* _Data for processing_
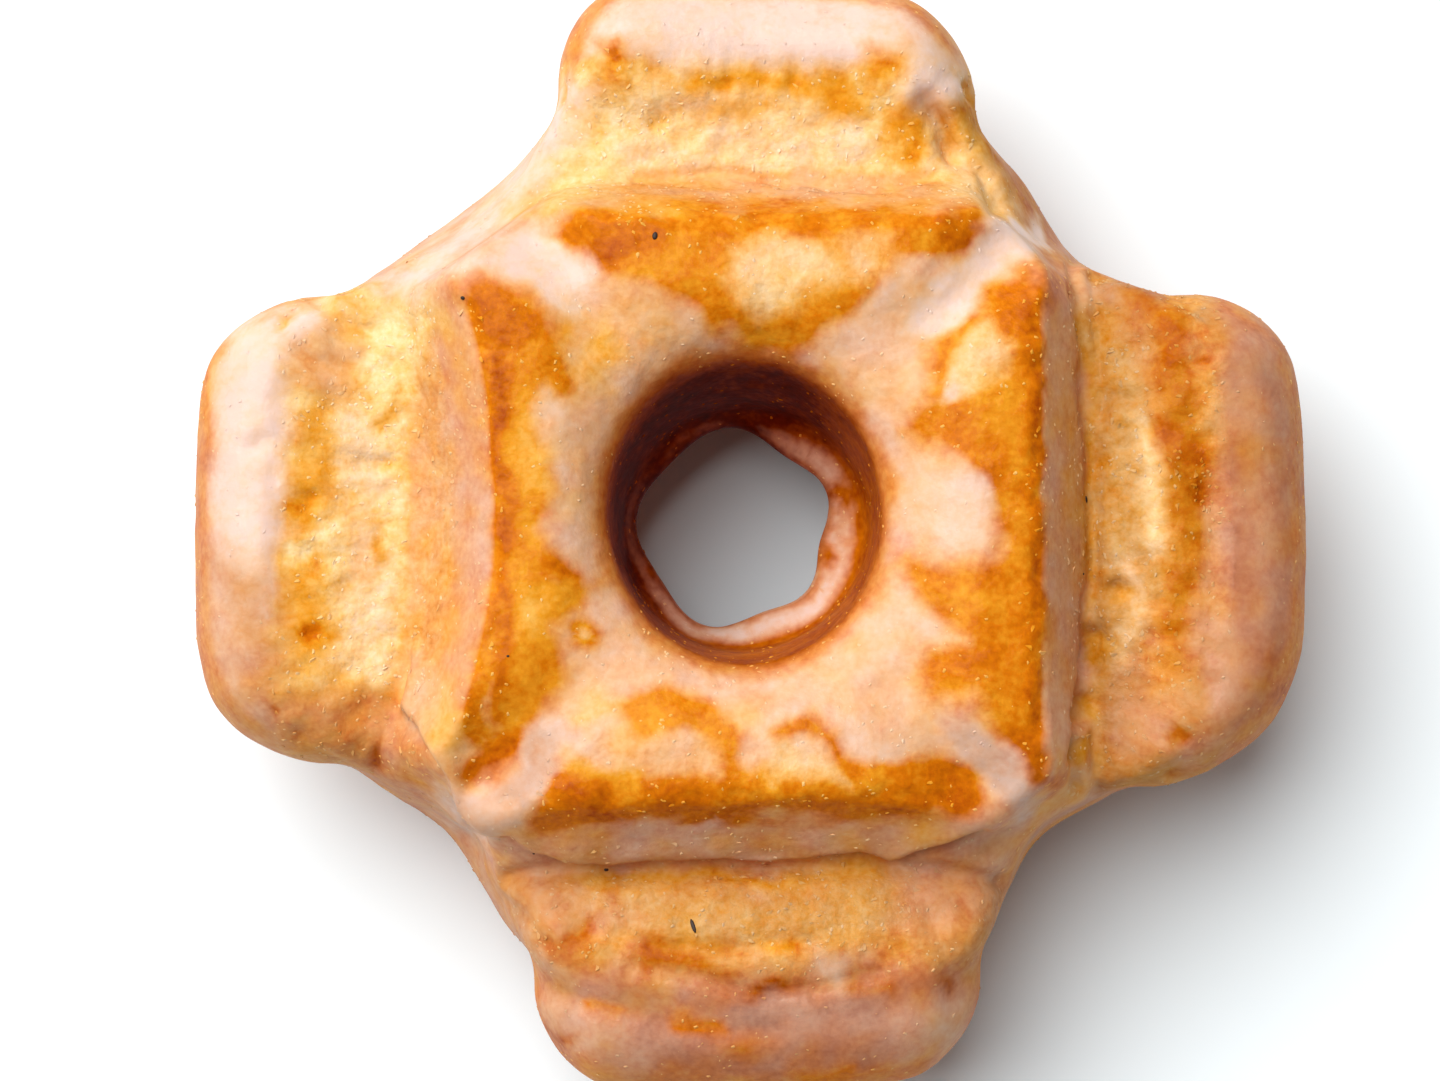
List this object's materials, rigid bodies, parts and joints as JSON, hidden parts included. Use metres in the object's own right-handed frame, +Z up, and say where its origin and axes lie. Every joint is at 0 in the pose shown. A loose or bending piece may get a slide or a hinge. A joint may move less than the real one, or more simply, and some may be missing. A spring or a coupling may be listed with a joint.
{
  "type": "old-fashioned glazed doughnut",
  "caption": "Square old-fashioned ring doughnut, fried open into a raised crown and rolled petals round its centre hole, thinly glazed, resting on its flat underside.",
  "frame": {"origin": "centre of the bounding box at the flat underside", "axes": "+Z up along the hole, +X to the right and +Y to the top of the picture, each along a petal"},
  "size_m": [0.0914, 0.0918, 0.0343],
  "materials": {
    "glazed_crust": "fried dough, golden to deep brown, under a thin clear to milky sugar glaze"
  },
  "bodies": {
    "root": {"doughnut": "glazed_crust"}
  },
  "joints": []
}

--

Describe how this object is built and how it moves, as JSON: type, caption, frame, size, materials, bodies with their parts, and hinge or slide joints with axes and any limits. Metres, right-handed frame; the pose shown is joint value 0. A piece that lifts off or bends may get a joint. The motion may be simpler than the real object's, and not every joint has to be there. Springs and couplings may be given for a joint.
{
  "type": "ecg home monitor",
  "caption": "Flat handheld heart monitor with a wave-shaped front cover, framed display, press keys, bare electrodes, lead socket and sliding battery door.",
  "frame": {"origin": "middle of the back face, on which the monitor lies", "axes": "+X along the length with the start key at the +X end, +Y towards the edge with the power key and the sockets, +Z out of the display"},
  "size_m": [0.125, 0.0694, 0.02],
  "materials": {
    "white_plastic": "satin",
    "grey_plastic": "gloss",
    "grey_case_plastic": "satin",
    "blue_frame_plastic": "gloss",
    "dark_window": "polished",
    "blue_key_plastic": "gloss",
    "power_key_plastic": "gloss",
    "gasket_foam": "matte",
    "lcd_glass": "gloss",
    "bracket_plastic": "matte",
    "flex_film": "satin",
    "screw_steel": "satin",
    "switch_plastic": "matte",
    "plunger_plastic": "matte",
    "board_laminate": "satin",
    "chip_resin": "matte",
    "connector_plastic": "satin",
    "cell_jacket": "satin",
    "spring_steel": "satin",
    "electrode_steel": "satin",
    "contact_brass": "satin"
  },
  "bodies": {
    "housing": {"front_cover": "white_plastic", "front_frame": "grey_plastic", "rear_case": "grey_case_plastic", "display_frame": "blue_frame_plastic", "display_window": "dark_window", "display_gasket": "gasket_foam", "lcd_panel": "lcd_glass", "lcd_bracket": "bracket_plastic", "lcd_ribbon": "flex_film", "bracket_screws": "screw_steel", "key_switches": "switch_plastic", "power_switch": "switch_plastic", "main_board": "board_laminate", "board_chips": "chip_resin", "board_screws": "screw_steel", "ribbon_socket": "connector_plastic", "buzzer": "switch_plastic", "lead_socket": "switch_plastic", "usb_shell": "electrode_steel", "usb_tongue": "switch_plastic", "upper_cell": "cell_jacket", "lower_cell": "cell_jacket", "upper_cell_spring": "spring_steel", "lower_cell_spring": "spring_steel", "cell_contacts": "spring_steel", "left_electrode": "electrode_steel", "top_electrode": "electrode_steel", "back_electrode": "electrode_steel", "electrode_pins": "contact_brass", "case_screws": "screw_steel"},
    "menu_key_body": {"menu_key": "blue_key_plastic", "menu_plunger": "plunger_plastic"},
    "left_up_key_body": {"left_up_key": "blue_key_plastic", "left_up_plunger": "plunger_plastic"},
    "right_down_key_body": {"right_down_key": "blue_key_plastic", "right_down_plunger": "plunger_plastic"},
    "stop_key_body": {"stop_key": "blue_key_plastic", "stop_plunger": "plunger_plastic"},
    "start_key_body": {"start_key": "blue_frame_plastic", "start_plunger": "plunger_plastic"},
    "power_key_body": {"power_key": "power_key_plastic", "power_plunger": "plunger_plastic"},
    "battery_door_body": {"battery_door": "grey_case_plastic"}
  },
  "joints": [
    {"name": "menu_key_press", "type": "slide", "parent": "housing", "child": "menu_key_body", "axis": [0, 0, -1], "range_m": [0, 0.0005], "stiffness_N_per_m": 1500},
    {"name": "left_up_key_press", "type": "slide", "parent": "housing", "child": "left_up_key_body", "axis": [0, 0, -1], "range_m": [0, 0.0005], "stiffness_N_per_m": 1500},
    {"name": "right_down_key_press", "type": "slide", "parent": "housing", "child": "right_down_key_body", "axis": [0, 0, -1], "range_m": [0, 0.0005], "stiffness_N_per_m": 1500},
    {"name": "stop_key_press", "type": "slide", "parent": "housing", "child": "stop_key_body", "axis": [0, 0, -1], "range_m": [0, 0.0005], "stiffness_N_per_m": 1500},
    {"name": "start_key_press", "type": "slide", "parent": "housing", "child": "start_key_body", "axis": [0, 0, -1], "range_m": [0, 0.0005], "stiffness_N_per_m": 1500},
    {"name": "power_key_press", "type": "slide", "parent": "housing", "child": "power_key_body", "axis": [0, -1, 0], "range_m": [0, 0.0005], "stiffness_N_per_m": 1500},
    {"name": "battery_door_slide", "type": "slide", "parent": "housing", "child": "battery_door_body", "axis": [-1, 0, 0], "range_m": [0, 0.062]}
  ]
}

==

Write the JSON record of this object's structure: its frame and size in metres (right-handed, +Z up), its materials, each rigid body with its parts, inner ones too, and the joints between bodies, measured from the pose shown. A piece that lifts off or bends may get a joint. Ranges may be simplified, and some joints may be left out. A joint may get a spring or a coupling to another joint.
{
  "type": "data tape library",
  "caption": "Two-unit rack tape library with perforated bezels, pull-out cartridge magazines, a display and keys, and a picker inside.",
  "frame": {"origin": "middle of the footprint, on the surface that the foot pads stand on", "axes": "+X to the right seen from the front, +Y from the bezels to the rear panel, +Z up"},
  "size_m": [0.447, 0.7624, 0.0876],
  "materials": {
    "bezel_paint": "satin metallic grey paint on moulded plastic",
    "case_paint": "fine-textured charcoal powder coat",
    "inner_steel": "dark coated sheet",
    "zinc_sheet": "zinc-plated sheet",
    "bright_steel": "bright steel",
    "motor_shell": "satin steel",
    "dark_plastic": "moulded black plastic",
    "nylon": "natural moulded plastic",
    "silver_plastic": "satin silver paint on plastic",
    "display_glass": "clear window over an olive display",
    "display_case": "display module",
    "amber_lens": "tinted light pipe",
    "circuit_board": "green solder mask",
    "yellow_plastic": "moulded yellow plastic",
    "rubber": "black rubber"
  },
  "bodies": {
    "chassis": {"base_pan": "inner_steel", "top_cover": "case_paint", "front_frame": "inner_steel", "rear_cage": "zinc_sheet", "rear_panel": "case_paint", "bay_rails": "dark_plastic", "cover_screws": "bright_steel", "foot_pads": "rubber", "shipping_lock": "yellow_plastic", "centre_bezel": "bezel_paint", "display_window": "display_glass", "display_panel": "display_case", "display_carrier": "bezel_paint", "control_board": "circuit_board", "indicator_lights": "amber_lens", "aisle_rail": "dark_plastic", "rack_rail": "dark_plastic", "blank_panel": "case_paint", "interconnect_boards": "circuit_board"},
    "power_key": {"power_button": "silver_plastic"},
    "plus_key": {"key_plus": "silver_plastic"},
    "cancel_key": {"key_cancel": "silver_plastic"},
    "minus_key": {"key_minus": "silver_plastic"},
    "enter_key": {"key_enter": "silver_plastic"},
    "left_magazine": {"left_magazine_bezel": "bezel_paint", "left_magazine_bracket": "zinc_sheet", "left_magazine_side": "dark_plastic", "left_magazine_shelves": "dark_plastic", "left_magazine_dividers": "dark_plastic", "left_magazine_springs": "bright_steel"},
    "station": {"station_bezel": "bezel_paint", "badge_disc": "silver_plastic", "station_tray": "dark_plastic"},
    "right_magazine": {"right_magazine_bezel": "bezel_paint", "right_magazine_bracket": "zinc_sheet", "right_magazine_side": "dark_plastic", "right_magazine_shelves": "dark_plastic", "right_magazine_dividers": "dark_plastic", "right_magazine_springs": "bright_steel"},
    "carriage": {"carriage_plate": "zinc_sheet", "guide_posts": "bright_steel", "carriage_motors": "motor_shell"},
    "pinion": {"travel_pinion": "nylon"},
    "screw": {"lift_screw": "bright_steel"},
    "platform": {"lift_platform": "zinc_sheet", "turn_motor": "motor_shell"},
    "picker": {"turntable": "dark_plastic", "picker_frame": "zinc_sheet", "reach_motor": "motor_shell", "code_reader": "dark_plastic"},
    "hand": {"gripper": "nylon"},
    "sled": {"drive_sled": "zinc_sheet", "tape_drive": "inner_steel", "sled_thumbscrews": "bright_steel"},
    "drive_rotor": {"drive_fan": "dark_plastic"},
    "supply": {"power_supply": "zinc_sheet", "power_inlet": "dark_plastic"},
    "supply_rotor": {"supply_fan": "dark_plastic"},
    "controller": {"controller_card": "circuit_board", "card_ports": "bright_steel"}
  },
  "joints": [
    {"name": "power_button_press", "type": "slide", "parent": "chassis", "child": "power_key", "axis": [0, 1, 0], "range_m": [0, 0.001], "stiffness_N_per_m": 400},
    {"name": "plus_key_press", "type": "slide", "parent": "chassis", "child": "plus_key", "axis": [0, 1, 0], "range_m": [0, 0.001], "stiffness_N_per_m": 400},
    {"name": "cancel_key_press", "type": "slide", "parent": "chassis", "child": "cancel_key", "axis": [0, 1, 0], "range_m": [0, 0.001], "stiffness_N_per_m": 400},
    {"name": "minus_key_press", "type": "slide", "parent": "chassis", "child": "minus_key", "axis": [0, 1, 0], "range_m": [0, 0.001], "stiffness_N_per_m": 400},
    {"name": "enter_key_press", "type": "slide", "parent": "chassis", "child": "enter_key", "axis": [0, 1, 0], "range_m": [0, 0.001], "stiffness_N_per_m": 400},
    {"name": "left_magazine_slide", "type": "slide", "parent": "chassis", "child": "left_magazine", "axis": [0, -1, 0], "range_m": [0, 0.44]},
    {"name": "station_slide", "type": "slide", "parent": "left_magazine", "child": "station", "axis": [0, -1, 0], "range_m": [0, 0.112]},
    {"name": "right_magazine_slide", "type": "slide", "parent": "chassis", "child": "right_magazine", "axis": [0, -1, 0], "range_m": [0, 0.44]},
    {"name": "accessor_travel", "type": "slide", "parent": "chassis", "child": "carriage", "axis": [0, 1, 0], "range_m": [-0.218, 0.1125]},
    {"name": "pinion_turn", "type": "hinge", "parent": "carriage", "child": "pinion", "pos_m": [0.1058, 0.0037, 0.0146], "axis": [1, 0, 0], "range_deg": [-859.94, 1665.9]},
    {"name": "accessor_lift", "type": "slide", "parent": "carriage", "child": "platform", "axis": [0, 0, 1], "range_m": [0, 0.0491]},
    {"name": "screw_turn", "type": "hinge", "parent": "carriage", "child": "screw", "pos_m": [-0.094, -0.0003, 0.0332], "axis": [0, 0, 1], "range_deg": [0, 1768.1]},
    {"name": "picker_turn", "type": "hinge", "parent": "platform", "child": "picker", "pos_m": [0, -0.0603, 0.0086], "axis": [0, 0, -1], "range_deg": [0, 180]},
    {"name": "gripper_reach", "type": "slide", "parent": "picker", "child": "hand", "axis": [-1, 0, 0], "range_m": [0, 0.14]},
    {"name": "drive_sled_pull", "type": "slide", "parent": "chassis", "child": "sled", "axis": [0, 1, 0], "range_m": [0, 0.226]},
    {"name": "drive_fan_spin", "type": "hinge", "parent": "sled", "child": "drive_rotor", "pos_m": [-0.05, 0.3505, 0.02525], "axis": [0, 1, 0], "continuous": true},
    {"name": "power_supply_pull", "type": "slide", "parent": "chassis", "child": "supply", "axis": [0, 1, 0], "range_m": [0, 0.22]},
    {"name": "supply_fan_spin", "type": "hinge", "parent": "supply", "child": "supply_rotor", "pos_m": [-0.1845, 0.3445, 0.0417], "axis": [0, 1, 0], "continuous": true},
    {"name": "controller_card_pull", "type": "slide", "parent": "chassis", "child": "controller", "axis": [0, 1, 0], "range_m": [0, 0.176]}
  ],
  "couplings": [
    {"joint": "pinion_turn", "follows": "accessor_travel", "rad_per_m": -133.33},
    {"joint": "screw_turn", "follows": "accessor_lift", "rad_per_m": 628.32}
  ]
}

* _Set exercise_
Where a line of the material above holds the string "from", copy that line.

* _Problem solution_
Write the JSON record of this object's structure: its frame and size in metres (right-handed, +Z up), its materials, each rigid body with its parts, inner ones too, and the joints between bodies, measured from the pose shown. A piece that lifts off or bends may get a joint. Ranges may be simplified, and some joints may be left out. A joint may get a spring or a coupling to another joint.
  "frame": {"origin": "middle of the footprint, on the surface that the foot pads stand on", "axes": "+X to the right seen from the front, +Y from the bezels to the rear panel, +Z up"},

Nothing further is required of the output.